To Certain Holy Hermits who had Been Invited to Rome by the Pope
From early years, Catherine had cherished the simple-hearted desire that the affairs of Christ's people be put in the hands of His truest followers. Now, in this last period of her life, surrounded by the corruption and intrigue of the papal court, her thoughts turned more and more wistfully to the reserves of spiritual passion and insight that lingered in the hearts of obscure "servants of God" living in monasteries or in hermits' cells.

To invite these holy men to Rome -- to gather them around Urban, and so show by triumphant witness of those in nearest fellowship with God on which side lay God's truth -- was doubtless the political idea of a very unworldly saint. Nevertheless, it commended itself to the Pope. At his request, then, though probably by her own suggestion, Catherine wrote to sundry of those eremites with whom she had long held spiritual converse, summoning them to the Holy City. Her letters were a thrilling call to the champions of Christ, to cast off timidity and indolence, and betake them swiftly to the field where difficulties and troubles, and it might be a martyr's death, was waiting them.

In the third of the letters that follow, Catherine gives a touching picture of two bewildered hermits -- Dominican "dogs of the lord" from the gentle Umbrian plain -- who obeyed the call. "Old men, and far from well, who have lived such a long time in their peace," they have made the laborious journey, and are now valiantly suppressing their homesickness, and unsaying their involuntary complaints. But not all the hermits summoned were equally docile. Visionary raptures could hardly be looked for in the streets of the metropolis: dear was the seclusion of wood and cell. Father William Flete, whom Catherine had always persisted in admiring, despite his failings, flatly declined to stir; so did his comrade, Brother Antonio. The Abbot of St. Antimo, another person for whom she had always entertained a deep respect, although he came, appears from her letters to have played the part of a coward.

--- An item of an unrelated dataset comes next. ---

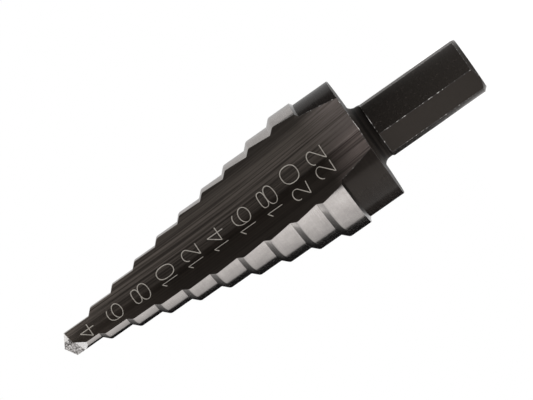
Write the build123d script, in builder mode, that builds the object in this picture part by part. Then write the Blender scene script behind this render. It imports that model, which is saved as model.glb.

We cannot be surprised if peaceable Religious who had lived their long days in unbroken quiet objected to enter the unpleasant whirlpool of Roman politics. A similar attitude on the part of eremites of culture is not unknown to-day. But their refusal was a blow to Catherine. She could hardly have drawn the natural conclusion that a recluse life unfitted men to fight for practical righteousness, but she did feel deeply troubled. From early youth she had been, as we have repeatedly seen, alive to the dangers of selfishness and indolence peculiarly incident to the contemplative life; at the same time she had firmly believed that, did the flame of intercession only burn bright enough, this life might be profoundly sacrificial. Now her best-beloved recluses did not stand the test in the hour of trial, and their naif egotism disappointed her unspeakably. Her grief, her amaze, her all but scathing contempt for a religion that declined to forego its inward comforts even at the dramatic summons of a crisis in the Church, find expression in these letters. Doubtless the "great refusal" thus offered by men whom she had trusted helped to darken her last months. Not even in the hearts of her intimates, not even among the elect of God, was Catherine to find here on earth a continuing city.